Support and Control
The action of churches in sending preachers into needy fields has resulted in the establishment of many new churches and the salvation of multitudes of souls. More and more churches are making possible the preaching of the gospel where it was never before heard, and even many small churches are helping in this great work. While it often appears that growth is very slow, our progress has been remarkable when compared with the spiritual barrenness of just a few years ago. And all this wonderful accomplishment was by evangelizing virgin areas just as it was done in Bible times!
As our zeal and liberality increases and abounds in behalf of the lost in neglected places, it is not surprising that many questions and problems have arisen regarding the relationship and obligation of churches being helped and preachers being supported, toward the churches doing the helping and supporting. To what extent, if any, can a church or churches oversee or direct the activities of a preacher they support in another place? Is such a preacher subject to the elders who pay his salary, or the churches where he is working? If a church receives the benefit of gospel preaching in its community that has been made possible by others, does it, or does it not, have the same oversight of the preacher's work as it would, were it providing his income themselves? I am sure that more human wisdom than scriptural consideration has made an answer to these questions more difficult than it should be.
When the Philippian church sent to Paul, Phil. 4:16, what proof is there he was under their oversight? When he robbed other churches to preach in Corinth, did they control his activities? When the Jerusalem church sent Barnabas to Antioch, was he subject to the Jerusalem elders? When two individual brethren sent funds to Paul, I Cor. 16:17, did they oversee him ? If not, how could the churches do it? The scriptures teach definitely by precept and example that both individual Christians and churches should sound forth the gospel by sending preachers into new fields, but there is not the least hint anywhere that oversight and control was exercised by the contributors.
When I first started preaching, I went to a small church to talk with the brethren about moving to work with them, with the promise of support by another church if I were acceptable to those brethren. When the supporting church sent their preacher for a meeting with us, almost his opening words in the first service were that the only relationship his home church had to us was an interest in our work. This was in 1943, before any controversy on that point existed. It didn't occur to any of us that the supporting church exercised any oversight of me or the church with whom I was working. My membership was with the church where I lived, and my relationship with them was the same as if they were paying my salary themselves. I believed this to be the scriptural arrangement then, and I have never ceased to believe it since.

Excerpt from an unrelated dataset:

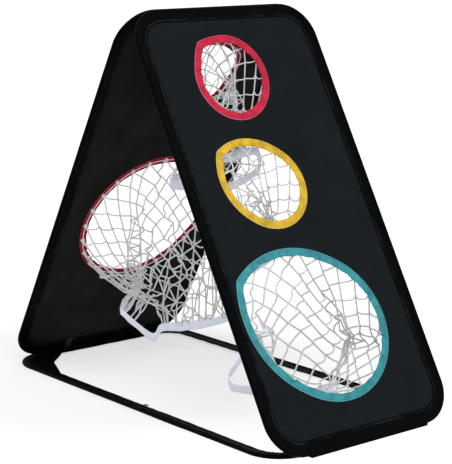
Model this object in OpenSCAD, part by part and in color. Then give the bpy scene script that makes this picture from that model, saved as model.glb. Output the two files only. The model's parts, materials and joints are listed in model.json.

A few years later I entered into an almost identical arrangement with the same understanding about my status and relationship. And still later, at another time, the arrangement was repeated again in my experience. I have never thought I was subject to elders of a church who were paying my salary, while working with another church, as I would be if I were working with them in their own community.
I can understand that a church, receiving such aid from another, should recognize certain moral obligations, and respect wise and experienced counsel that might be offered for its good. I can also understand how and why a church can and should scripturally oversee and direct the activities of a preacher it sends into an area where no church exists, to establish one. But I cannot understand how a church can oversee a preacher who works with another church, and I know there is no scriptural authority for such a practice. If someone should ask me if elders of a contributing church cease to have oversight of such a preacher as soon as he establishes a church and sets it in order, I answer without hesitation, yes!!! He then is subject to the church where he is, and the contributing church can only decide whether to continue his income.
This matter of thinking, speaking, and writing to the effect that a contributing church oversees a preacher or a "work" somewhere else has gone far beyond its original meaning in the mind of brethren, and certainly beyond scriptural teaching. If anyone is disposed to be contentious about the matter, then let him explain how a contributing individual could oversee a preacher he supports, or a church he helps-also how many churches contributing, could share in such oversight.
One of the greatest Bible lessons any new church should learn is its scriptural prerogative and responsibility to exercise its self governing qualities, and exert its own resources in spiritual activity. This may seem the slowest way at times but it is the Lord's way, in spite of the growing popularity of sensational "meeting and personal work campaigns" that have been and are being staged in many places. I have never and do not now oppose the use of any number of Christians to come into a place and help in any good way, but I am opposed to such work replacing that which members should be doing for themselves. Again, it may be slower, but it is the Lord's way, and I know that we should be placing the emphasis on training and developing and activating within, rather than so much attention centered on activity of "outsiders" we can bring in for a few days. It is a long and hard task to teach personal responsibility, and even more difficult to train and prepare a membership to fulfill their responsibility, but again, it is the Lord's way, and will always work.
Many a church has suffered for the lack of a preacher's services, which in turn was due to the failure of someone to send, but it is going to suffer much more if it surrenders its right of self government, in any respect or degree, to another church in order to have its help in preacher support. And no amount of liberality and concern for needy churches and lost souls, or zeal in evangelizing the world, can atone for the responsibility of corrupting the divine organization of the Church by those who presume oversight by reason of support, or even employ a form of indirect coercion for the same reason.
Let us send forth preachers to build churches and save souls indeed, but let us work diligently to protect these self governing liberties, and keep the churches free, independent, and internally active and progressive.